According to Prof Ndung’u, the special notice is to be included in the agenda for the company’s 101 AGM to be held by December 31, 2022 and shall “recommend the removal of Ms Vivienne Yeda as a director of the company”.

“Please take immediate action to affect the same,” added Prof Ndung’u.

The Kenya Electrical Trades & Allied Workers Union (KETAWU) has constantly demanded the removal of Ms Yeda from the board arguing that she has been behind the company’s shortage of critical materials such as poles, meters and transformers through delayed approval of the company’s procurement plan.

According to KETAWU, Ms Yeda has also been on the sport for a botched staff redundancy exercise.

 “We are, however, over the moon because we know managers and employees will work now,” the union’s secretary-general Ernest Nadome told The EastAfrican.

“Leadership at the board for both independent and representatives of the Treasury and Ministry of Energy is crucial to ensuring dynamic and responsive functioning of the company.”

Workforce reduction

In February, the trade union resisted Kenya Power’s plan to cut its workforce by 20 percent arguing that the decision ignored the power network’s need for manual labour and that it would reduce manpower from an already depleted pool.

Kenya Power had resolved to undertake a voluntary early retirement programme to send home to 1,962 employees at a one-off cost of Ksh5.3 billion ($43.44 million) in three phases covering the period to the end of June 2023.

In June this year, three independent directors— Ms Elizabeth Rogo, Mr Abdulrazaq Ali and Dr Caroline Kittony-Waiyaki — resigned from the board under unclear circumstances, with insiders pointing to disquiet in the board.

The resignation came just two years after the government overhauled the entire Kenya Power board to streamline the firm’s operations, enhance efficiency in power distribution and transmission and restore the firm to profitability following a series of scandals by the firm’s directors.

The company is grappling with operational challenges as a result of persistent negative working capital position, increased payment for idle capacities, transmission losses, high indebtedness and incessant wrangles in the board.

Debt moratorium

The situation has been exacerbated by a Ksh5.7 billion ($46.72 million) debt moratorium granted by the National Treasury in 2020 that   expired at the end June this year, setting the stage for full   repayment (principal and interest) in July according to the firm’s latest annual report (2021).

According to the Office of the Auditor General, the operational challenges facing the utility firm could hamper its capacity to deliver on the state’s promise of clean, affordable and reliable power to the consumers.

Last year, the presidential taskforce on the review of power purchase agreements (PPAs) recommended that the firm, which has been declared a ‘special government project’, cuts electricity costs by 33 percent effective December 2021 as part of efforts to attract foreign direct investments and promote industrial growth.

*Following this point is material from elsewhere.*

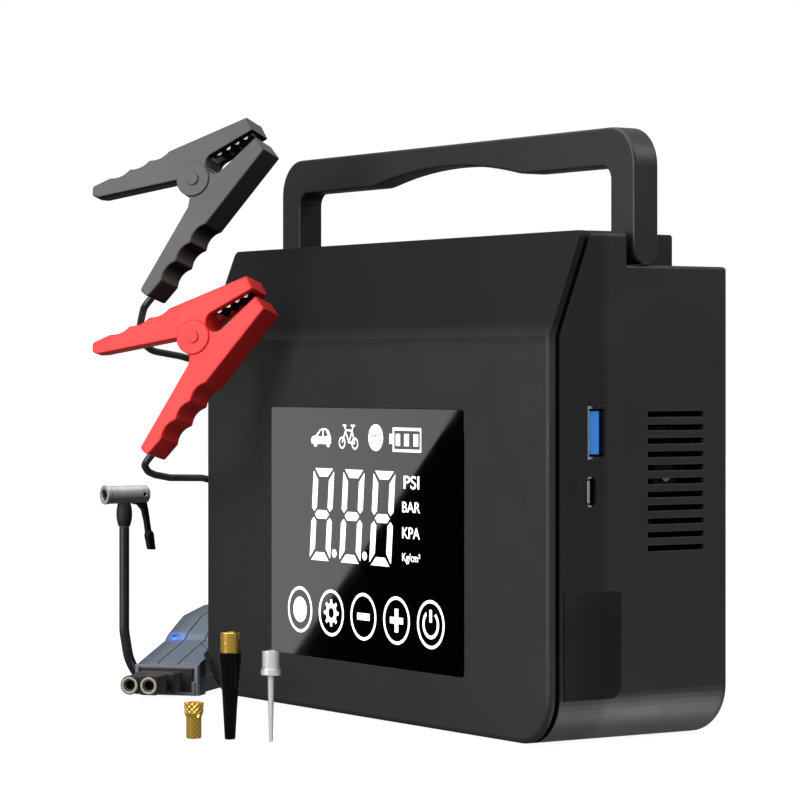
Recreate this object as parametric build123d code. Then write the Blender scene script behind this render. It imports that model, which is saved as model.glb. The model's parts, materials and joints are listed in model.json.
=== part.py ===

The   auditor general noted that the company has remained in a negative working capital position for five consecutive years, signalling material uncertainty that may cast significant doubt on its ability to continue as a going concern.

Liabilities

Its current liabilities exceeded its current assets by Ksh66.47 billion ($544.83 million) during the financial year ended June 30, 2021 compared to Ksh74.84 billion ($613.44 million) in the previous financial year, according to the firm’s annual report (2021).

According to the report of the auditor general for the financial year ended June 30 2021, the fixed capacity charges in PPAs, which account for 52 percent of the total cost of power purchased, are significant and adversely affect the operations of the company.

The report notes that Kenya Power will continue bearing the high fixed capacity charges if the capacity charges are not renegotiated downwards and the commercial operation dates of the PPAs aligned in line with the company’s medium-term power demand such that there is no excess power generation.